New barbecue joint breaks from tradition with cocktails, all-female servers and a new take on Southern cooking
The quest to establish a destination barbecue joint inside the loop has begun, and Midtown is the first beneficiary.
The Republic Smokehouse & Saloon has quietly begun its soft-opening phase. The restaurant from the Landmark Houston Hospitality Group (Hearsay Gastro Lounge, Mr. Peeples), which was first revealed by CultureMap in January, replaces Blackfinn in the section of Midtown that's in the middle of a mini-boom fueled by the opening of Oporto Fooding House & Wine and the imminent arrivals of Izakaya and Fluff Bake Bar.
The all-female service staff wear uniforms that are a Texas riff on the outfits seen at Twin Peaks: cut-off jean shorts and brightly-colored plaid tops.
While the name includes the word smokehouse and the menu prominently features a full selection of smoked meat, The Republic is no ordinary barbecue joint. The restaurant's look, dark wood with limestone accents and Texas-style paraphernalia like Longhorns and vintage pistols on the walls, is the most traditional thing about the restaurant.
The biggest break with tradition is that The Republic offers full-service and a full liquor license: no standing in line required. Chasing barbecue with a cold beer or sweet tea may be standard, but the restaurant adds a full cocktail menu (all $10 or less) and wine to the mix. The all-female service staff wear uniforms that are a Texas riff on the outfits seen at Twin Peaks: cut-off jean shorts and brightly-colored plaid tops.
The Twin Peaks vibe extends to the 28 TVs that hang from just about every wall, including four on the patio. Next to the entrance, diners will find a stage that will host live music every Thursday through Saturday. And yes, the restaurant has already secured the necessary dance hall permit, so expect to see revelers getting their groove on.
Turning to the food, the extensive menu by features a full range of entrees, appetizers, sandwiches and even flatbreads created by executive chef Matt Knotts.
"I didn't leave anyone out," general manager Angel Rios says with a grin. Vegetarians might consider a smoked mushroom sandwich or grilled portabella entree. Pescetarians have both hot smoked salmon and fried catfish to choose from. The menu includes several unexpected proteins like smoked quail, duck and veal shank.
As part of a commitment to Southern hospitality, Knotts is making almost everything in house; that includes milling his own cornmeal for grits, using smoked duck to make duck sausage and tossing leftover burnt ends into the barbecue beans.
While Republic will throw mushrooms and salmon in its smokers, it's already serving credible Texas barbecue, too. Credit for that goes to Cedric Williams, who served as pitmaster at the celebrated Williams Smokehouse until a fire destroyed it in 2007.
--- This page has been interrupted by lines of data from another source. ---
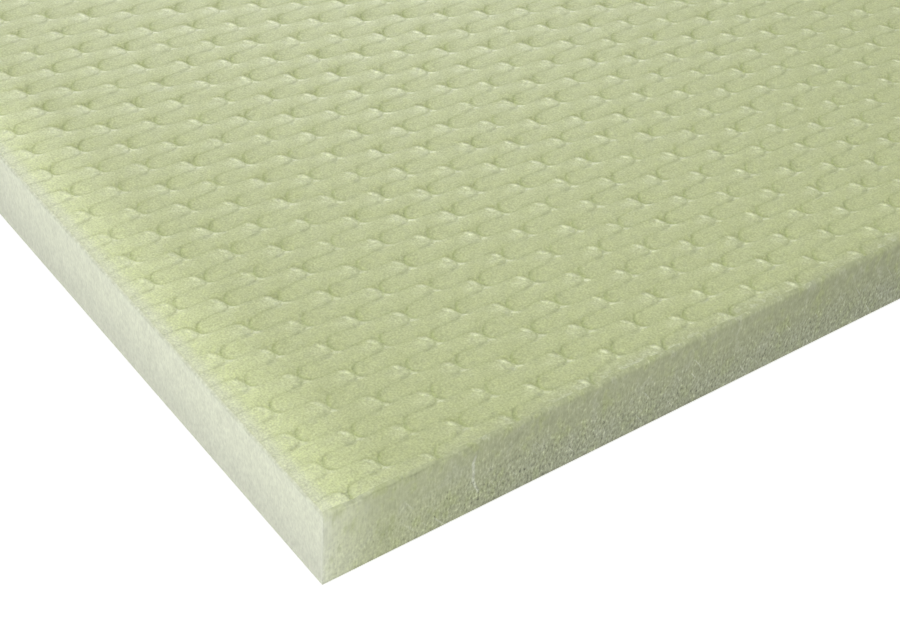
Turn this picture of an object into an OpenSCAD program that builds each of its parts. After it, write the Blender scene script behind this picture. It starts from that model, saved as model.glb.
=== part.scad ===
// Extruded polystyrene insulation board with square-cut edges and embossed faces.
//
// The board lies flat. The origin is at the middle of its underside, X runs along its length, Y across
// its width and Z up. Both faces are pressed by a fluted roller, which leaves shallow grooves along the
// length. Between the grooves stand the flat crowns on which the board rests.

/* [Board] */
// Length of the board, along the embossed rows
board_length = 1250; // [300:10:2500]
// Width of the board, across the embossed rows
board_width = 600; // [200:10:1250]
// Thickness of the board, from crown to crown
board_thickness = 40; // [20:5:160]

/* [Embossed faces] */
// Distance from one embossed row to the next
row_pitch = 9.86; // [6:0.02:20]
// Distance from the front edge to the middle of the first groove
first_groove = 8.5; // [4:0.5:20]
// Width of a groove at the face of the board
groove_width = 1.4; // [0.6:0.1:3]
// Width of a groove at its root
groove_root = 0.5; // [0.2:0.1:0.5]
// Depth to which a groove is pressed into the face
groove_depth = 0.6; // [0.2:0.1:1.5]

/* [Hidden] */

// Strip that stays flat between the last groove and the rear edge
rear_strip = groove_width;
// Grooves that fit on one face
groove_count = floor((board_width - first_groove - rear_strip) / row_pitch) + 1;
// Places of the grooves across the board, from the front edge to the rear edge
groove_places = [for (row = [0:groove_count - 1]) first_groove + row * row_pitch - board_width / 2];

// The outline of one groove of the upper face, seen from the end of the board. The notch
// stands a little proud of the face, so that it opens it cleanly.
module groove_outline() {
    proud = groove_depth;
    slope = (groove_width - groove_root) / 2 / groove_depth;
    mouth = groove_width / 2 + slope * proud;
    polygon([[-mouth, proud], [-groove_root / 2, -groove_depth], [groove_root / 2, -groove_depth], [mouth, proud]]);
}

// The grooves of one face, on a plane at height 0
module face_grooves() {
    for (place = groove_places)
        translate([place, 0])
            groove_outline();
}

// The section of the board across its width: a plain rectangle with grooves in both faces
module board_section() {
    difference() {
        translate([-board_width / 2, 0])
            square([board_width, board_thickness]);
        translate([0, board_thickness])
            face_grooves();
        mirror([0, 1])
            face_grooves();
    }
}

// The board is one extrusion of that section, sawn square at both ends
module board() {
    color([0.78, 0.81, 0.64])
        translate([-board_length / 2, 0, 0])
            rotate([90, 0, 90])
                linear_extrude(height = board_length)
                    board_section();
}

board();
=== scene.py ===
# %% [markdown]
# # An embossed foam insulation board
#
# This lesson dresses one rigid foam board for a picture. The real board is a single piece of extruded
# foam: a machine presses a pattern of long round-ended cells into both faces, and a saw trims the ends
# and the long edges. The drawing of the part already holds the size, so here we only add what the eye
# needs: the embossing as real relief, the sawn faces, and the pale yellow-green colour of the foam.
#
# We start by loading the drawing. All positions below come from the box of the board, so the dressing
# can't drift away from the part.

# %% Load the frame
import math

import bmesh
import bpy
import numpy as np
from mathutils import Matrix, Vector


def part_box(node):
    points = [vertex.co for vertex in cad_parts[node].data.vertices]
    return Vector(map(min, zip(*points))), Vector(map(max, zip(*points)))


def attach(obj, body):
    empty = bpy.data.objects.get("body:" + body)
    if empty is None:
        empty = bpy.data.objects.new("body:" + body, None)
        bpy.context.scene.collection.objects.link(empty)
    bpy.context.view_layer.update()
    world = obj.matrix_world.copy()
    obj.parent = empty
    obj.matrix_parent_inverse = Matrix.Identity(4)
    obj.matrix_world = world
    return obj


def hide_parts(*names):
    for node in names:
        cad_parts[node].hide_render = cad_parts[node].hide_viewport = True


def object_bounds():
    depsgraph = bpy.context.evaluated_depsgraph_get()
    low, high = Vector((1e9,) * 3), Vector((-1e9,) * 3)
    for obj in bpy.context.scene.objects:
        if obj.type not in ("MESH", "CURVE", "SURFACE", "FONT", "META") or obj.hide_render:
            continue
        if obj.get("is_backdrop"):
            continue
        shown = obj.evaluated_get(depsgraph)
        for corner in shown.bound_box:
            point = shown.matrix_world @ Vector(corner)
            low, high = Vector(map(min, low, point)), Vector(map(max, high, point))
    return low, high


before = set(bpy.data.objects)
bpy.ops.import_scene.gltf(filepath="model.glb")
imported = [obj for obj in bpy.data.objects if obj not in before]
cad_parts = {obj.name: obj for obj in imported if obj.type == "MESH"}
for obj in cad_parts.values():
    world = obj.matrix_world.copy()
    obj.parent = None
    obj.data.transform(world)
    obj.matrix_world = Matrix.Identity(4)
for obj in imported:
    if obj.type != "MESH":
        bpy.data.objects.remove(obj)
cad_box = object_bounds()
MM = 0.001

board_low, board_high = (np.array(corner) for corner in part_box("board"))
length, width, thickness = board_high - board_low
print(f"board: {length:.3f} x {width:.3f} x {thickness:.3f} m")

# %% [markdown]
# ## The camera
#
# The camera looks down on one corner of the board, from a little under a metre away, through a lens
# about twice as long as a normal one. We could aim it with a constraint, but that can't hold the small
# roll of a hand-held camera. Building its three axes from azimuth, elevation and roll keeps each angle
# readable.

# %% Place the camera
CAMERA_AZIMUTH = math.radians(38.72)  # turned from +Y towards +X
CAMERA_ELEVATION = math.radians(39.94)
CAMERA_ROLL = math.radians(4.01)
CAMERA_DISTANCE = 0.8127
LENS_MM, SENSOR_MM = 73.86, 36
AIM_ALONG, AIM_ACROSS = 113.1 * MM, 71.3 * MM  # from the near corner of the upper face

near_corner = Vector((board_low[0], board_low[1], board_high[2]))
aim = near_corner + Vector((AIM_ALONG, AIM_ACROSS, 0))


def camera_axes(azimuth, elevation, roll):
    """The camera's right, up and forward directions."""
    forward = Vector((
        math.sin(azimuth) * math.cos(elevation),
        math.cos(azimuth) * math.cos(elevation),
        -math.sin(elevation),
    ))
    level_right = Vector((math.cos(azimuth), -math.sin(azimuth), 0))
    level_up = level_right.cross(forward)
    right = math.cos(roll) * level_right + math.sin(roll) * level_up
    up = math.cos(roll) * level_up - math.sin(roll) * level_right
    return right, up, forward


right, up, forward = camera_axes(CAMERA_AZIMUTH, CAMERA_ELEVATION, CAMERA_ROLL)
camera = bpy.data.objects.new("camera", bpy.data.cameras.new("camera"))
bpy.context.scene.collection.objects.link(camera)
camera.data.lens = LENS_MM
camera.data.sensor_width = SENSOR_MM
turn = Matrix((right, up, -forward)).transposed().to_4x4()
camera.matrix_world = Matrix.Translation(aim - CAMERA_DISTANCE * forward) @ turn
bpy.context.scene.camera = camera
print("camera at", [round(value, 3) for value in camera.matrix_world.translation])

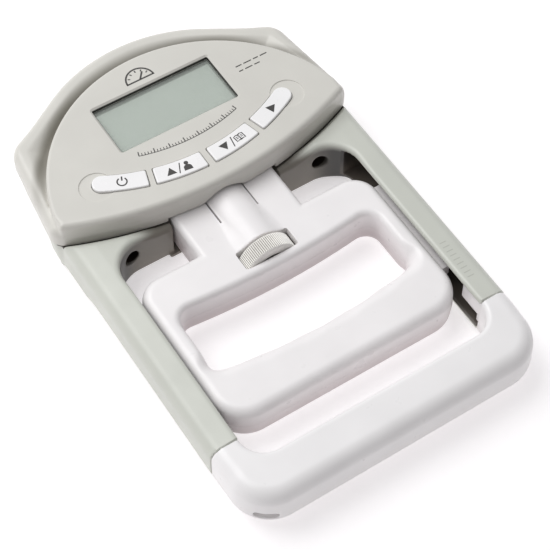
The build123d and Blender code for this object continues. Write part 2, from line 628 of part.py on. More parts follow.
def make_key(a0, a1, rounded, plunger):
    """Keycap with a retaining flange under the cover and a plunger over its dome."""
    cap = slab(key_sector(a0, a1, 0.0, rounded), KEY_FLANGE_Z, KEY_TOP_Z)
    cap = fillet(cap.faces().sort_by(Axis.Z)[-1].edges(), 0.5)
    flange = slab(key_sector(a0, a1, 0.75, rounded), KEY_FLANGE_Z, KEY_FLANGE_Z + 0.7)
    x, y = key_point(plunger)
    plunger_z = DOME_TOP_Z + KEY_TRAVEL + 0.1
    return cap + flange + post(x, y, 1.6, plunger_z, KEY_FLANGE_Z + 0.3)


def make_lens():
    """Clear window on the ledge of the cover."""
    x, y0, y1 = WINDOW_HALF_WIDTH - 0.15, WINDOW_Y0 + 0.15, WINDOW_Y1 - 0.15
    lens = block(-x, x, y0, y1, LENS_TOP_Z - 1.0, LENS_TOP_Z)
    return chamfer(lens.faces().sort_by(Axis.Z)[-1].edges(), 0.2)


def make_lcd():
    return block(-26.0, 26.0, WINDOW_Y0 - 1.0, WINDOW_Y1 + 1.0, LCD_Z0, LCD_Z1)


def make_lcd_holder():
    outer = block(-28.4, 28.4, WINDOW_Y0 - 3.2, WINDOW_Y1 + 3.2, BOARD_Z1, LCD_Z1 - 0.1)
    inner = block(-26.1, 26.1, WINDOW_Y0 - 1.1, WINDOW_Y1 + 1.1, BOARD_Z1 - 1, LCD_Z1 + 1)
    return outer - inner


def make_elastomers():
    strips = []
    for y in (WINDOW_Y0 + 0.6, WINDOW_Y1 - 0.6):
        strips.append(block(-25.0, 25.0, y - 1.1, y + 1.1, BOARD_Z1, LCD_Z0))
    return Compound(children=[s.solids()[0] for s in strips])


def make_chip():
    """Epoxy-covered controller under the board."""
    blob = Pos(23, 72, BOARD_Z0) * Cylinder(5.5, 1.6)
    blob = blob - block(-40, 60, 0, 120, BOARD_Z0, 30)
    return fillet(blob.faces().sort_by(Axis.Z)[0].edges(), 0.6)


# ---- battery compartment ------------------------------------------------------------------------
def make_door():
    """Battery door: flat plate that tilts about its upper end, with finger grooves at the other."""
    door = block(BAY_X0 - 0.6, BAY_X1 + 0.6, BAY_Y0 - 0.6, BAY_Y1 + 0.6, DOOR_Z0, DOOR_Z1)
    door = fillet(door.edges().filter_by(Axis.Z), 0.8)
    for n in range(4):
        y = BAY_Y0 + 3.0 + n * 1.6
        door = door - block(-47, -37, y - 0.3, y + 0.3, DOOR_Z0 - 1, DOOR_Z0 + 0.35)
    return door


def make_cells():
    cells = []
    for n, x in enumerate(CELL_XS):
        y0 = BAY_Y0 + (1.15 if n else 1.6)
        body = rod(CELL_RADIUS, y0, y0 + CELL_LENGTH - 0.9, x, CELL_Z)
        tip_y = (y0 - 0.8, y0) if n else (y0 + CELL_LENGTH - 0.9, y0 + CELL_LENGTH - 0.1)
        cells.append(body + rod(1.9, tip_y[0], tip_y[1], x, CELL_Z))
    return Compound(children=[c.solids()[0] for c in cells])


def make_springs():
    """Negative contacts: short conical coils, drawn as cones with a bore."""
    springs = []
    for n, x in enumerate(CELL_XS):
        y0 = BAY_Y0 + 0.3 if n == 0 else BAY_Y1 - 1.5
        ring = rod(3.4, y0, y0 + 1.2, x, CELL_Z) - rod(2.6, y0 - 1, y0 + 3, x, CELL_Z)
        springs.append(ring)
    return Compound(children=[s.solids()[0] for s in springs])


def make_contacts():
    bridge = block(BAY_X0 + 0.4, BAY_X1 - 0.4, BAY_Y1 - CONTACT, BAY_Y1, 3.4, 11.4)
    plates = [bridge]
    for x, tab_x in zip(CELL_XS, TAB_XS):
        plate = block(x - 4, x + 4, BAY_Y0, BAY_Y0 + CONTACT, 3.4, 11.4)
        tab = block(tab_x - 1, tab_x + 1, TAB_Y - 0.8, BAY_Y0 + CONTACT, TAB_Z - 0.7, TAB_Z)
        plates.append(plate + tab)
    return Compound(children=[p.solids()[0] for p in plates])


# ---- screws -------------------------------------------------------------------------------------
def screw_up(x, y, z_head, head_r, head_h, shank_r, length):
    """Screw driven upwards, with a cross recess in its head."""
    screw = post(x, y, head_r, z_head, z_head + head_h)
    screw = screw + post(x, y, shank_r, z_head + head_h, z_head + head_h + length)
    for turn in (0, 90):
        cross = Pos(x, y, z_head) * Rot(0, 0, turn) * Box(head_r * 1.2, 0.5, 1.0)
        screw = screw - cross
    return screw.solids()[0]


def screw_set(points, *sizes):
    return Compound(children=[screw_up(x, y, *sizes) for x, y in points])


# ---- leads --------------------------------------------------------------------------------------
def lead(points, bend):
    """Round lead along straight runs joined by tangent arcs."""
    path = FilletPolyline(*points, radius=bend)
    start = Plane(origin=path @ 0, z_dir=path % 0)
    return sweep(start * Circle(LEAD_RADIUS), path=path)


def make_battery_leads():
    """From the two solder tabs over the roof of the battery bay to the underside of the board."""
    leads = []
    for tab_x, board_point in zip(TAB_XS, ((-42.0, 38.0), (-33.0, 38.5))):
        over = BAY_ROOF_Z + 1.1
        x, y = board_point
        leads.append(lead([(tab_x, TAB_Y, TAB_Z), (tab_x, TAB_Y, over), (x, y, over), (x, y, BOARD_Z0)], 1.2))
    return Compound(children=[one.solids()[0] for one in leads])


def make_load_cell_leads():
    """From each strain gauge back and up to the board."""
    leads = []
    for side in (-1, 1):
        x, y = side * GAUGE_X, BEAM_Y1 + GAUGE_THICKNESS
        leads.append(lead([(x, y, AXIS_Z), (x, y + 4.8, AXIS_Z), (x, y + 4.8, BOARD_Z0)], 1.8))
    return Compound(children=[one.solids()[0] for one in leads])


if __name__ == "__main__":
    save("head_cover", make_head_cover())
    save("main_frame", make_frame())
    save("end_grip", make_end_grip())
    save("end_grip_plate", make_end_grip_plate())
    upper, lower = split_handle(make_handle())
    save("handle_upper_shell", upper)
    save("handle_lower_shell", lower)
    save("adjuster_wheel", make_wheel())
    save("adjuster_screw", make_screw())
    save("wheel_washers", make_washers())
    save("load_cell_beam", make_beam())
    save("strain_gauges", make_gauges())
    save("load_cell_bolts", make_beam_bolts())
    save("pull_nut", make_pull_nut())
    save("circuit_board", make_board())
    save("keypad_mat", make_mat())
    for name, sizes in LEFT_KEYS.items():
        key = make_key(*sizes)
        save(name, key)
        save(MIRRORED_KEYS[name], mirror(key, Plane.YZ))
    save("display_lens", make_lens())
    save("lcd_panel", make_lcd())
    save("lcd_holder", make_lcd_holder())
    save("elastomer_strips", make_elastomers())
    save("controller_chip", make_chip())
    save("battery_door", make_door())
    save("aaa_cells", make_cells())
    save("battery_springs", make_springs())
    save("battery_contacts", make_contacts())
    save("battery_leads", make_battery_leads())
    save("load_cell_leads", make_load_cell_leads())
    save("cover_screws", screw_set(COVER_SCREWS, 2.2, 2.5, 1.8, 1.1, 16.8))
    save("board_screws", screw_set(BOARD_SCREWS, BOARD_Z0 - 1.1, 1.9, 1.1, 0.8, 4.8))
    save("handle_screws", screw_set(HANDLE_SCREWS, 2.9, 2.1, 1.3, 1.0, 10.0))
    save("end_grip_screws", screw_set(GRIP_SCREWS, 2.25, 2.2, 0.85, 1.0, 7.0))
    sides = [(-TONGUE_SCREW[0], TONGUE_SCREW[1]), TONGUE_SCREW]
    save("tongue_screws", screw_set(sides, ARM_BOTTOM_Z + 0.1, 2.2, 1.0, 1.0, 9.0))
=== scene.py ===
"""Hand dynamometer, as a studio picture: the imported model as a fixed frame, with materials,
printed signs and finer skins where the moulded shape needs them.

Blender works in metres. All dimensions and fields here are in millimetres, in the same axes:
X right, Y towards the display head, Z up."""
import bpy
import bmesh
import math
import numpy as np
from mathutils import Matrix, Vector


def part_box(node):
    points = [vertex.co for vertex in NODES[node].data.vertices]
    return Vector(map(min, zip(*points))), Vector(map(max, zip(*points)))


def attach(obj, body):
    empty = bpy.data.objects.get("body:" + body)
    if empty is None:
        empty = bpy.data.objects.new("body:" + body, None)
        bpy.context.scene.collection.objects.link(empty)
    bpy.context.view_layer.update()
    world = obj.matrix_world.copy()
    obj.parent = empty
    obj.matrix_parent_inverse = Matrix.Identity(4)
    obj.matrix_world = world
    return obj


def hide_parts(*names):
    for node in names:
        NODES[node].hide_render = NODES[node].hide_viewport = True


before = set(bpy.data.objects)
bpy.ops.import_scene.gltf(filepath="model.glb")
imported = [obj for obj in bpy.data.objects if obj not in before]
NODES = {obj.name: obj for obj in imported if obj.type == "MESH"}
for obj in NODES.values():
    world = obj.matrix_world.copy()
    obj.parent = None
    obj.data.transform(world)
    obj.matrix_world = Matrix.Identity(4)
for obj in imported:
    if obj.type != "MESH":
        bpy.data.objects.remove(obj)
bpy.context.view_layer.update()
MM = 0.001

# Dimensions that several sections share, in millimetres.
AXIS_Z = 11.4  # height of the adjusting screw and the round holes
HOLE_X = 41.0  # round holes in the inner wall of the frame
INNER_WALL_Y = 17.0
FACE_Z = 28.4
KEY_TOP_Z = 29.0
SMILE_CENTRE_Y, SMILE_RADIUS = 170.6, 152.3  # curved lower edge of the head
ARC_CENTRE_Y, ARC_RADIUS = 25.2, 61.5  # edge of the raised face
WHEEL_RADIUS = 11.2
WHEEL_Y0, WHEEL_Y1 = -13.2, -7.5
RIM_Y0, RIM_Y1 = -14.0, -7.1  # the rim is wider than the hub
ARM_TOP_Z, ARM_LOW_Z = 20.8, 2.2
ARM_OUTER_X, ARM_INNER_X = 61.4, 50.3


def box_mm(node):
    """Lowest and highest corner of a CAD node, in millimetres."""
    low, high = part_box(node)
    return [v / MM for v in low], [v / MM for v in high]


# ---- distance fields ----
def both(a, b, radius):
    """Common part of two fields, with a round edge."""
    u, v = np.maximum(a + radius, 0), np.maximum(b + radius, 0)
    return np.minimum(np.maximum(a, b), -radius) + np.hypot(u, v)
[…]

He displays a quiet enthusiasm about being back in the barbecue business. "It's very rewarding, because this is what I love to do," Williams says. "This is what I've been doing for most of my adult life. It feels like home to me."
At a tasting with Rios and Knotts, I found that Republic is off to a strong start. The brisket already shows well-rendered fat and proper moisture; a massive beef rib fairly fell off the bone and was imbued with a deep smokiness. Pork ribs, turkey, chicken, pulled pork, ham and two kinds of sausage are all available as plates; most of the meats are available as sandwiches, too.
From Knotts' side of the menu, highlights included the smoked duck breast and a smoked quail over stewed okra— yes, that's an actual green vegetable at a barbecue joint — that Knotts says he learned to cook from his grandmother.
While Knotts may not have Williams' history with barbecue, he grew up around Southern flavors thanks to his upbringing in the Houston area and family in Mississippi. The chef, who trained at both the Culinary School of the Rockies and the Culinary Institute of America in New York, has accepted his first executive chef job after stints at places like Batanga and Hearsay on the Green. He brings chef-driven techniques to the menu.
As part of a commitment to Southern hospitality, Knotts is making almost everything in house; that includes milling his own cornmeal for grits, using smoked duck to make duck sausage and tossing leftover burnt ends into the barbecue beans. The Reuben sandwich uses pastrami that's smoked and brined in-house, too.
Desserts at most barbecue places may be an afterthought, but pastry chef Efrain Roman ensures that Republic's stand out. For example, the popcorn milkshake is made with house-made corn ice cream and decorated with caramel popcorn. House made strawberry ice cream tops the funnel cake.
Taken together, The Republic seems poised to become a restaurant that offers an appealing mix of options: barbecue sandwiches and plates to office dwellers at lunch, barbecue-inspired mains at dinner and enough bar snacks and flatbreads to keep the late night crowd satisfied.